Robert Strock: (25:59)
So, we role-played. I said, okay, ask me the question. You know, and he would say, would you pass me the butter? Why don’t you pass me the butter? And he would vacillate over and over again between undeservingness, anger, confusion. And after several months of staying with this inquiry, he said to me, would you please pass the butter? And it was virtually instant and stable from that point on, way broader than the butter, he saw that his tone of voice was radar in that he was a victim and come get me guys, you know, just sock it to me. So, it’s so important for all of us that we see our patterns. And when our patterns are leading us into the soup, into the hell realms that we really have that reminder, ah, every time I know I can’t say it enough because every time we feel bad, it’s different than the last time.

Robert Strock: (27:22)
And it’s way worse or it’s impossible. Or we can’t do anything about it. But every time we get into that situation, even if we have one part of our mind saying that our friendly mind is going to say to us, you know what you’ve been? You’ve been saying that for a lot of years, why don’t you ask inquiry, inquiry might help you here.
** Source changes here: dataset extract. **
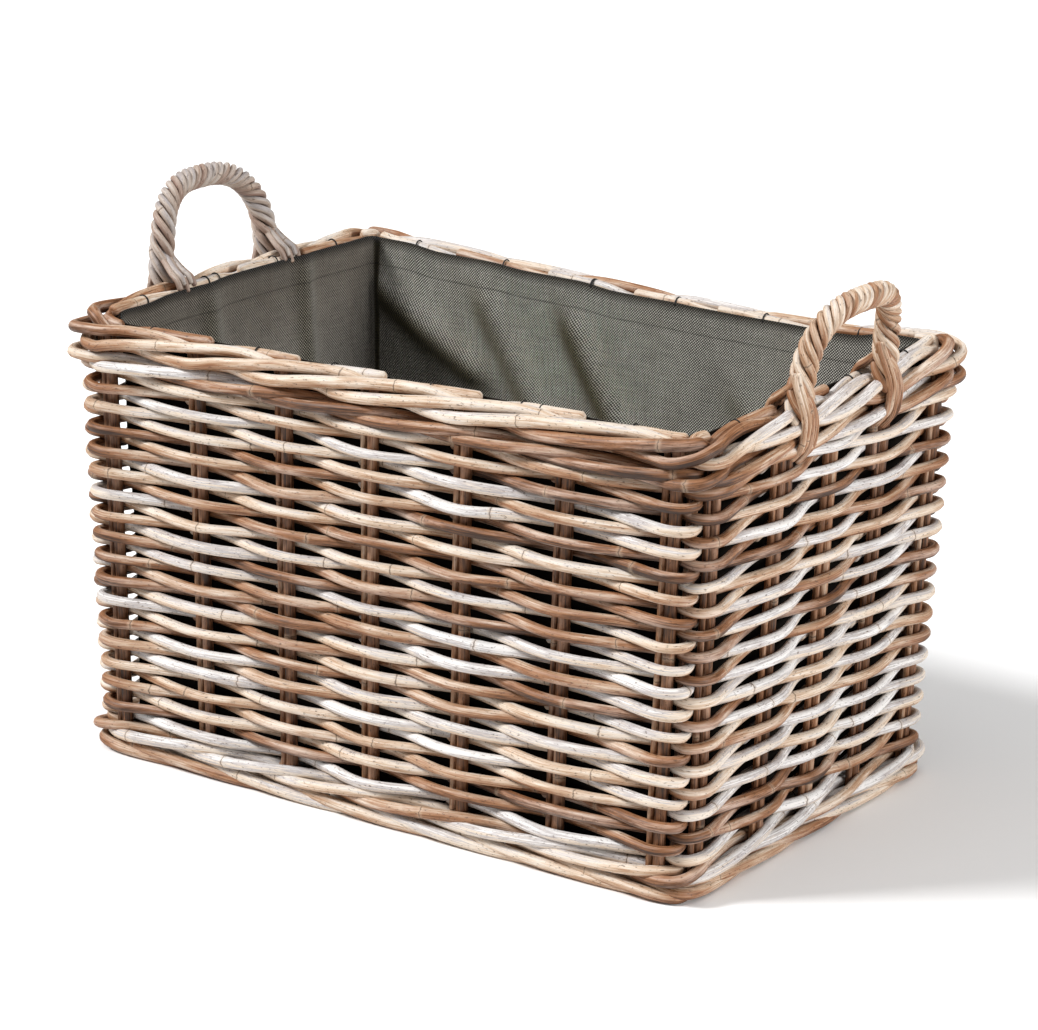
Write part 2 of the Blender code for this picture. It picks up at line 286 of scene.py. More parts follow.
def rattan(name, wash, weathered=0.0):
    """A rattan finish; wash is how much of the pale whitewash is left, weathered how grey it is."""
    finish, tree, shader = new_finish(name, shine=0.4)
    grain = add_node(tree, "ShaderNodeAttribute", attribute_name="grain").outputs["Vector"]
    tint = add_node(tree, "ShaderNodeAttribute", attribute_name="tint").outputs["Fac"]
    along = add_node(tree, "ShaderNodeSeparateXYZ", {0: grain}).outputs["Z"]

    patches = speckle(tree, stretched(tree, grain, PATCH_FINENESS), 1.0, 4.0, 0.65)
    lines = speckle(tree, stretched(tree, grain, LINE_FINENESS), 1.0, 4.0, 0.65)
    flecks = speckle(tree, stretched(tree, grain, FLECK_FINENESS), 1.0, 2.0, 0.6)

    facing = add_node(tree, "ShaderNodeNewGeometry").outputs["Normal"]
    facing_up = add_node(tree, "ShaderNodeSeparateXYZ", {0: facing}).outputs["Z"]
    # painted light: the side of a rod that faces up is painted paler, as if lit from above
    tone = plus(tree, tint, times(tree, facing_up, TOP_PAINTED_LIGHT))
    tone = varied(tree, tone, patches, PATCH_CONTRAST)
    tone = varied(tree, tone, lines, LINE_CONTRAST)
    skin = mixed(tree, weathered, ramp(tree, tone, TONES), GREY)
    washed = times(tree, mask(tree, patches, 0.48, 5.0 * wash), lines)
    skin = mixed(tree, washed, skin, WASH)
    fleck_mask = mask(tree, flecks, 0.60, 9.0)
    fleck_mask = times(tree, fleck_mask, minus(tree, 1.25, patches))
    skin = mixed(tree, fleck_mask, skin, FLECK)

    wobble = times(tree, speckle(tree, grain, 300.0), 0.004)
    from_ring = sums(tree, "DIVIDE", plus(tree, along, wobble), RING_SPACING)
    from_ring = minus(tree, sums(tree, "FRACT", from_ring), 0.5)
    from_ring = sums(tree, "ABSOLUTE", from_ring)
    from_ring = times(tree, from_ring, RING_SPACING * 1000.0)
    ring_line = near_line(tree, from_ring, 1.1)
    ring_band = near_line(tree, from_ring, 0.28)
    skin = mixed(tree, times(tree, ring_band, 0.4), skin, BESIDE_RING)
    skin = mixed(tree, times(tree, ring_line, 0.85), skin, RING)

    height = times(tree, lines, 0.6)
    height = plus(tree, height, times(tree, patches, 0.4))
    height = minus(tree, height, times(tree, ring_line, 0.7))
    bump = add_node(tree, "ShaderNodeBump",
                    {"Height": height, "Strength": 0.45, "Distance": 0.0006})
    roughness = plus(tree, times(tree, lines, 0.25), LEAST_ROUGHNESS)
    tree.links.new(skin, shader.inputs["Base Color"])
    tree.links.new(roughness, shader.inputs["Roughness"])
    tree.links.new(bump.outputs["Normal"], shader.inputs["Normal"])
    return finish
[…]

Then inquiry is going to come and say, okay, how do I help myself in this situation? Just like this boy, good at a residential treatment center. And see if you can imagine yourself shifting your tone so that you can set yourself up to be able to make the connection you want to make, have the results you want to have, or at least give yourself the best chance possible, because we can’t always get what we want as we’ve heard from Jagger. But if we try somehow, we’ll often get what we need. And so, each one of us, if we follow these steps are going to guide ourselves to our wisdom and empower that to be the center of our lives.